• **GIVEN REQUEST**: Search the material below for the word "three" and copy every line in which it occurs.
* begin *
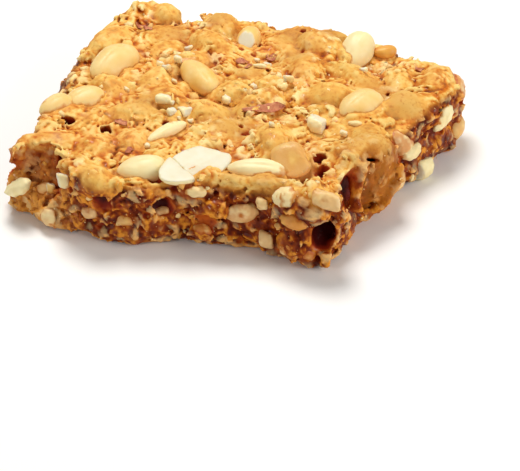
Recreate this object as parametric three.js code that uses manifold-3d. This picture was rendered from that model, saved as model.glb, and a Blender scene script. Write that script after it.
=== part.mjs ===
// A piece of nut brittle: a hand-broken slab of opaque toffee, packed with whole, split and broken peanuts.
// Millimetres, +Z up. X runs along the longer edge, and the flat underside, poured on a tray, lies at z = 0.
import * as THREE from "three";
import { mergeVertices } from "three/addons/utils/BufferGeometryUtils.js";
import Module from "manifold-3d";

const wasm = await Module();
wasm.setup();

// Driving dimensions of the slab
const SLAB_HEIGHT = 18.6;
const BOX_CENTRE = { x: 1.4, y: 1.2 };
const OUTLINE = [
  // front edge, from the left tip
  [-47, -39], [-30, -43], [-14, -44], [0, -38.5], [17, -35], [36.5, -36],
  // right edge
  [39.5, -18], [44.5, 2], [50.5, 18], [54, 31],
  // back edge, with the notch beside the raised left corner
  [44, 38.5], [25, 44.5], [14, 45], [1, 45.5], [-18, 45.5], [-28, 38], [-41, 43.5],
  // left edge
  [-49.5, 33], [-50.5, 11], [-46.5, -12], [-45.5, -28],
];
const STEPS_ROUND = 72;
const TOP_RINGS = [0.93, 0.81, 0.67, 0.52, 0.36, 0.19];
const SIDE_RINGS = [
  // share of the height, and how far the cut side stands out of the outline there
  { level: 0, out: -0.7 },
  { level: 0.14, out: 0.1 },
  { level: 0.38, out: 0.2 },
  { level: 0.62, out: -0.1 },
  { level: 0.85, out: 0.5 },
  { level: 0.97, out: -0.7 },
];
const UNDERCUT = 0.8; // how far the core reaches below the tray before the flat cut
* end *
• **REPLY TO THE TASK**:
Recreate this object as parametric three.js code that uses manifold-3d. This picture was rendered from that model, saved as model.glb, and a Blender scene script. Write that script after it.
import * as THREE from "three";
import { mergeVertices } from "three/addons/utils/BufferGeometryUtils.js";